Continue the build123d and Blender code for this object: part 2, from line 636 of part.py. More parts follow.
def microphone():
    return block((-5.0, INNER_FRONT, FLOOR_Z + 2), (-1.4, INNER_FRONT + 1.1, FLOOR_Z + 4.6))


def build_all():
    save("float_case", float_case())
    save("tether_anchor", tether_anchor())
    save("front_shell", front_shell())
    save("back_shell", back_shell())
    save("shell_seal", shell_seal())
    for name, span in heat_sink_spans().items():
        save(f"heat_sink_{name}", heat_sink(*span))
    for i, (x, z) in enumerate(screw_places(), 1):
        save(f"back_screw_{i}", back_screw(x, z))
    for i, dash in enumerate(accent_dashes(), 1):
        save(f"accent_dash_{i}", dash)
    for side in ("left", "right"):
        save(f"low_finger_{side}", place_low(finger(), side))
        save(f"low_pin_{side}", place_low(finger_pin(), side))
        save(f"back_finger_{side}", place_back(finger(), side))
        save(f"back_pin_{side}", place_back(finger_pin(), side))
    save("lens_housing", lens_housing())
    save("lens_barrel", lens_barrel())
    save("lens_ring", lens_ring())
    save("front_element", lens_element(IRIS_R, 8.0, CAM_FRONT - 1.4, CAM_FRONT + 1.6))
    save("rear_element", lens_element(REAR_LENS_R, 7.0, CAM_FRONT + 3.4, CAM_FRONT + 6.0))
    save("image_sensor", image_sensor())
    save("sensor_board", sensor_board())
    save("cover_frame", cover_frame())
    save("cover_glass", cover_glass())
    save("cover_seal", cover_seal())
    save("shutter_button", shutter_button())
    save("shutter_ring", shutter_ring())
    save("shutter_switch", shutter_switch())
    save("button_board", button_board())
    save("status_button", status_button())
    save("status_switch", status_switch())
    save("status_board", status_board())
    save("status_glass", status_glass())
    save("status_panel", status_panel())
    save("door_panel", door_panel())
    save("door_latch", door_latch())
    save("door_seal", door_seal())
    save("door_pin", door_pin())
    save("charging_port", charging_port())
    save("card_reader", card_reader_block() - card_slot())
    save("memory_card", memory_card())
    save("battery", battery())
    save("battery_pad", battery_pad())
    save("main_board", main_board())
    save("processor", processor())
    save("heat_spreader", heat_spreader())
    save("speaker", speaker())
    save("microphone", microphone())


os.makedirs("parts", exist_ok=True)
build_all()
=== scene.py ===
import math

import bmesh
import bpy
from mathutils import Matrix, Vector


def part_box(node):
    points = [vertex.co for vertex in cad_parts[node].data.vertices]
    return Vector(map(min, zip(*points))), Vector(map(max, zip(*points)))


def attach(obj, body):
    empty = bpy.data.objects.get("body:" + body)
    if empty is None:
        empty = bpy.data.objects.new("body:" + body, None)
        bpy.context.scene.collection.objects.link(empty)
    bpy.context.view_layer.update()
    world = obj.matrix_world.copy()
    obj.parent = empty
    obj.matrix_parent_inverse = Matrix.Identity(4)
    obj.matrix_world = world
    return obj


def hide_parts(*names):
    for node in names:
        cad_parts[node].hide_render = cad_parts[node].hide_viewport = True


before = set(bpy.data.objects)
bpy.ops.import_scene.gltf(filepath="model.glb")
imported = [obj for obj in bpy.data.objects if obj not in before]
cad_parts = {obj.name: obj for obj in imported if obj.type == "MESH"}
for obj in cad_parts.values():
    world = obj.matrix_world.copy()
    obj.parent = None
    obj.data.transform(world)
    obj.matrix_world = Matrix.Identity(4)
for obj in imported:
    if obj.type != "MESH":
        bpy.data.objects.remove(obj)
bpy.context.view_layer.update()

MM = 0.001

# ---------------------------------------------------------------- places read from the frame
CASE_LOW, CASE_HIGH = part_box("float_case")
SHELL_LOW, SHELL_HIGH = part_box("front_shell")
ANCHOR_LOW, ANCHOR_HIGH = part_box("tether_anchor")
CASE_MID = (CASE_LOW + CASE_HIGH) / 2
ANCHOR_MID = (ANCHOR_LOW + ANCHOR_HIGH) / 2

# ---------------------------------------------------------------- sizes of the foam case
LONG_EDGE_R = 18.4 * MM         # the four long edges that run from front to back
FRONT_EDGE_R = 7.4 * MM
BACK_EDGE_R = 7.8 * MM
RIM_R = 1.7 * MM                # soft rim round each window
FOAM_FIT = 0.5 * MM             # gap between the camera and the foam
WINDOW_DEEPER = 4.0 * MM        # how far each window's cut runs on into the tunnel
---
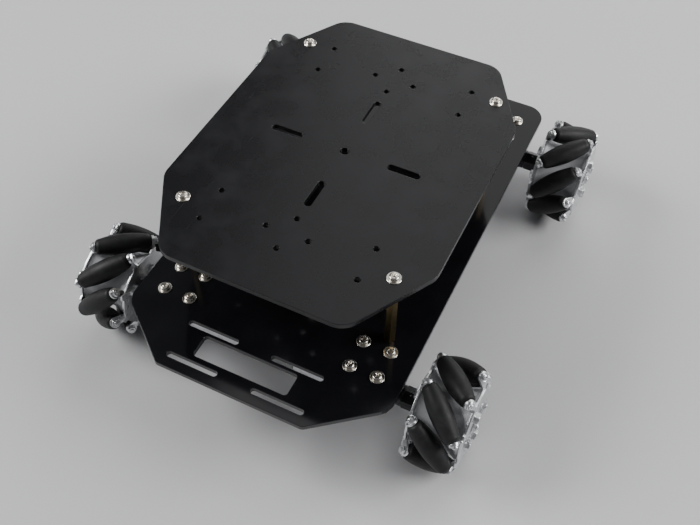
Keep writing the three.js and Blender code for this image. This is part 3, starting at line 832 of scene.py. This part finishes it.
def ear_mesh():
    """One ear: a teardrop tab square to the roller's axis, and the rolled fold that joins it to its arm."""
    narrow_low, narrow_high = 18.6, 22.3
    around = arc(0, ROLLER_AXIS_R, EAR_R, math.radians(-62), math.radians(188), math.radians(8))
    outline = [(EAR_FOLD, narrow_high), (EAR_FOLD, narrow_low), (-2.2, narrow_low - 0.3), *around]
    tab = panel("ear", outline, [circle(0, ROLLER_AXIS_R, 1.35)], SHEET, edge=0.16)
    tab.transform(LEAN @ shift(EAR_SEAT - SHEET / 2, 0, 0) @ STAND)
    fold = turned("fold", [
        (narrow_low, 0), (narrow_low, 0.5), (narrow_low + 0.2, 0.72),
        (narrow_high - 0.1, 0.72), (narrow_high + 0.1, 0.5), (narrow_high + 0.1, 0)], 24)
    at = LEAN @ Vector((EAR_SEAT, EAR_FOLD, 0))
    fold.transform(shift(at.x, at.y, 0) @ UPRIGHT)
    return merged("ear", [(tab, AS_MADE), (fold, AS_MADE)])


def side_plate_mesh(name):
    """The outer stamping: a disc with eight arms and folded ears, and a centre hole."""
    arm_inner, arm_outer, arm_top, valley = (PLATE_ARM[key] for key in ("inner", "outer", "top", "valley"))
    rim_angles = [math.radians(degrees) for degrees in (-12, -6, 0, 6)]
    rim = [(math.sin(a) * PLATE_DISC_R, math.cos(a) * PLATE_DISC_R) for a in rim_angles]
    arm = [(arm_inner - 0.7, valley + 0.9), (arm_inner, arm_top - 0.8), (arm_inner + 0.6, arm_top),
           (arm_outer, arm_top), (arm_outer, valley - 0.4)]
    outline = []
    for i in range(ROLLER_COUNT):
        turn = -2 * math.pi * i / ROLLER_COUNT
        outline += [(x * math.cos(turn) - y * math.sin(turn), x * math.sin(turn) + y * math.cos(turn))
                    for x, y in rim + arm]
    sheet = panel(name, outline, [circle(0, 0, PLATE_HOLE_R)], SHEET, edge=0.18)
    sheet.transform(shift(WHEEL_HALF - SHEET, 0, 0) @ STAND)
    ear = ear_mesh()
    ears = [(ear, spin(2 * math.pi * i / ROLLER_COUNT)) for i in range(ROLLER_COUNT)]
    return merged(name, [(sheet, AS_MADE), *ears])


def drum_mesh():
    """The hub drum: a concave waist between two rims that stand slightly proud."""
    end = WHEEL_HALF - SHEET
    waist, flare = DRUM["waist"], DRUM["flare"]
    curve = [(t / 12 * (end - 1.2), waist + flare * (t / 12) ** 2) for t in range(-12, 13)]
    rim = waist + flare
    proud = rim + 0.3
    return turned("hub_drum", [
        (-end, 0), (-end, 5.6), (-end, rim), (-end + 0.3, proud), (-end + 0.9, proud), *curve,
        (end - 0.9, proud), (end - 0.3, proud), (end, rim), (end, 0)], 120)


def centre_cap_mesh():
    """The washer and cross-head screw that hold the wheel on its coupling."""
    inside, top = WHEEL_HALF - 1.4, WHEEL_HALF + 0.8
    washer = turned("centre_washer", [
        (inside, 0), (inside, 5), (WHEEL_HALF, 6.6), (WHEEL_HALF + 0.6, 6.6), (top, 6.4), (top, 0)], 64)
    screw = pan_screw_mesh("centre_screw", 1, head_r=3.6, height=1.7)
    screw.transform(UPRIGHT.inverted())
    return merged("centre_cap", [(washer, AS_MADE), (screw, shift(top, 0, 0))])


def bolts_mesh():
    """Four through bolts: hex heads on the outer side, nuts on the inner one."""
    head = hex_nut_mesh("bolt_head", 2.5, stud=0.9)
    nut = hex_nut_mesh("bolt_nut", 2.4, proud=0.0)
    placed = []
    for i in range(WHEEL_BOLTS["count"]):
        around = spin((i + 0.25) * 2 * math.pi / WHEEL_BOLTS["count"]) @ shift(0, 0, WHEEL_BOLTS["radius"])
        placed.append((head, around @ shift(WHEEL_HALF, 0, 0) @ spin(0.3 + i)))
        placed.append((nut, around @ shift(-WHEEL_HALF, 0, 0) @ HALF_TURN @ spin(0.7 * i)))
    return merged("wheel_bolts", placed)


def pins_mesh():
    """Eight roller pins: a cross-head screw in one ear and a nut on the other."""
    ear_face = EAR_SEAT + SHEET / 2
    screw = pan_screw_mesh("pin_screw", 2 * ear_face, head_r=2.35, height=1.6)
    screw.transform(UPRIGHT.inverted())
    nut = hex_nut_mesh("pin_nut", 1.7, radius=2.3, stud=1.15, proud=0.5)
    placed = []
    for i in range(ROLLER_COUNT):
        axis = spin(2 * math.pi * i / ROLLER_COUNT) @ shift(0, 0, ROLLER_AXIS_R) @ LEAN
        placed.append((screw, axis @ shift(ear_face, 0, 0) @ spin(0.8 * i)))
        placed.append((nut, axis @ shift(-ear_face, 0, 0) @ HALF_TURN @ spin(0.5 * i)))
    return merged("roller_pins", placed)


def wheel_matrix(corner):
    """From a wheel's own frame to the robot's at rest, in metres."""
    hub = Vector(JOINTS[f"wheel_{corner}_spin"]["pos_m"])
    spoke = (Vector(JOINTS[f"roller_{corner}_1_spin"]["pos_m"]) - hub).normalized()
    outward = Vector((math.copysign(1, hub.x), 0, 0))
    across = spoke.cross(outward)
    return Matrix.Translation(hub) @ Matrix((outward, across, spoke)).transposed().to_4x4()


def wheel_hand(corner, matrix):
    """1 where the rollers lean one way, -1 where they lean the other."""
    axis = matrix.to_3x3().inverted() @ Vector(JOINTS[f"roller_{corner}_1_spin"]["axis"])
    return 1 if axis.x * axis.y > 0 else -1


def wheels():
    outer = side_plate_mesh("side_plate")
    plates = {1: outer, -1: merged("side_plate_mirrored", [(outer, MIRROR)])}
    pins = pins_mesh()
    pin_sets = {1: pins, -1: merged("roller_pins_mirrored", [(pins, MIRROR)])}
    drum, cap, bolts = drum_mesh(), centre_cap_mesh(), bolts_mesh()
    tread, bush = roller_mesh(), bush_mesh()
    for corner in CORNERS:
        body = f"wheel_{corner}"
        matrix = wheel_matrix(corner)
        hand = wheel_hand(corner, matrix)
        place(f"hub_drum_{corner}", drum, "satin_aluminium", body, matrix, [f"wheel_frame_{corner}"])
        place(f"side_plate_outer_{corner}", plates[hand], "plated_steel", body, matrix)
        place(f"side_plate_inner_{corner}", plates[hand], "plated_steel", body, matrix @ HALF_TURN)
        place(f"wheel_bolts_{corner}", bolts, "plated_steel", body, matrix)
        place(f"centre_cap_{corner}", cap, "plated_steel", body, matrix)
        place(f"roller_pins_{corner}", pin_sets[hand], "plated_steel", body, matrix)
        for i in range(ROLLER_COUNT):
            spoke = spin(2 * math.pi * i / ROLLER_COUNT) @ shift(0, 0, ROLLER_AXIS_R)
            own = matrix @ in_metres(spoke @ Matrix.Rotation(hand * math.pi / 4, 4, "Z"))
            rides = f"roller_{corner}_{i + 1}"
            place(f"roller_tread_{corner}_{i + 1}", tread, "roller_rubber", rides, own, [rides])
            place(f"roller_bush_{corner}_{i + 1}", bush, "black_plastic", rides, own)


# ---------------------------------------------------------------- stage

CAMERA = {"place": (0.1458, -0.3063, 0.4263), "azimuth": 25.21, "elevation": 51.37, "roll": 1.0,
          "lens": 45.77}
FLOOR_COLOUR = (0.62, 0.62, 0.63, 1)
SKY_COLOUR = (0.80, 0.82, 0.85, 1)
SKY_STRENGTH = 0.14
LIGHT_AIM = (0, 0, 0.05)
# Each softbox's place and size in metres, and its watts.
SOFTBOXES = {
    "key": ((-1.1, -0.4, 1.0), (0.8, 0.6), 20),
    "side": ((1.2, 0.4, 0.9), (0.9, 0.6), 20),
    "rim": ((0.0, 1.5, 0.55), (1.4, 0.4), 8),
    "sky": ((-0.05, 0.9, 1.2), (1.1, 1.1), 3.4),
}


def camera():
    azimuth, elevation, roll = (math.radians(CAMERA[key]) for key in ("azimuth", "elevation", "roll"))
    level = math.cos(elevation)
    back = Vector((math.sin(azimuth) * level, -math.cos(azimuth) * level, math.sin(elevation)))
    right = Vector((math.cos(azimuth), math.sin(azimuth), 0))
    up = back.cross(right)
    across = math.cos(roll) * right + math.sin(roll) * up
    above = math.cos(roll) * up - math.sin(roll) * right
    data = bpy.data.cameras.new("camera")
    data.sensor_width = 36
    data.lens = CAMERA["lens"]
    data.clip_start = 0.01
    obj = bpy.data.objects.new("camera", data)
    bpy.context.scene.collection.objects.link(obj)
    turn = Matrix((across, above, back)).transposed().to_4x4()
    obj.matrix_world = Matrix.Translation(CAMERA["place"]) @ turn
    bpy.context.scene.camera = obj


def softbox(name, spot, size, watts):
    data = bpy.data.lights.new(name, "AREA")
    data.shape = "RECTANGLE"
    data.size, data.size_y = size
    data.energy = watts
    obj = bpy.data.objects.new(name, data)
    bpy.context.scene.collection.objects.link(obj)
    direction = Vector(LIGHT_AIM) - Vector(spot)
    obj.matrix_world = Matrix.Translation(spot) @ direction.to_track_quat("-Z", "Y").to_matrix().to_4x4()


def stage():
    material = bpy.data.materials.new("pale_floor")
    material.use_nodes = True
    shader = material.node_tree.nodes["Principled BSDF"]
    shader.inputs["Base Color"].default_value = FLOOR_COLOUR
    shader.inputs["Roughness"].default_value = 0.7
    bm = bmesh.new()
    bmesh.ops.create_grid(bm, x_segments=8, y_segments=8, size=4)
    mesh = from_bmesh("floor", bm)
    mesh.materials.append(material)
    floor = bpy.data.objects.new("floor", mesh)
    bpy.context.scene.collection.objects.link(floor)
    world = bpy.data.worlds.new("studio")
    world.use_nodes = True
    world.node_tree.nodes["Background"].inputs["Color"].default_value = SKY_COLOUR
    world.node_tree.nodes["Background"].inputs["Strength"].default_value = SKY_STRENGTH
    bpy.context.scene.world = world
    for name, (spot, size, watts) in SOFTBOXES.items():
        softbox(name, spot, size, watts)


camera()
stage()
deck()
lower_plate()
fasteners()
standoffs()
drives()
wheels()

**Exercise task:** Among the records above, extract exactly the lines from the line with "card_reader_block() - card_slot())" to the line with "for node in", both lines included, and leave out the rest.

**Solution for this exercise:**
    save("card_reader", card_reader_block() - card_slot())
    save("memory_card", memory_card())
    save("battery", battery())
    save("battery_pad", battery_pad())
    save("main_board", main_board())
    save("processor", processor())
    save("heat_spreader", heat_spreader())
    save("speaker", speaker())
    save("microphone", microphone())


os.makedirs("parts", exist_ok=True)
build_all()
=== scene.py ===
import math

import bmesh
import bpy
from mathutils import Matrix, Vector


def part_box(node):
    points = [vertex.co for vertex in cad_parts[node].data.vertices]
    return Vector(map(min, zip(*points))), Vector(map(max, zip(*points)))


def attach(obj, body):
    empty = bpy.data.objects.get("body:" + body)
    if empty is None:
        empty = bpy.data.objects.new("body:" + body, None)
        bpy.context.scene.collection.objects.link(empty)
    bpy.context.view_layer.update()
    world = obj.matrix_world.copy()
    obj.parent = empty
    obj.matrix_parent_inverse = Matrix.Identity(4)
    obj.matrix_world = world
    return obj


def hide_parts(*names):
    for node in names:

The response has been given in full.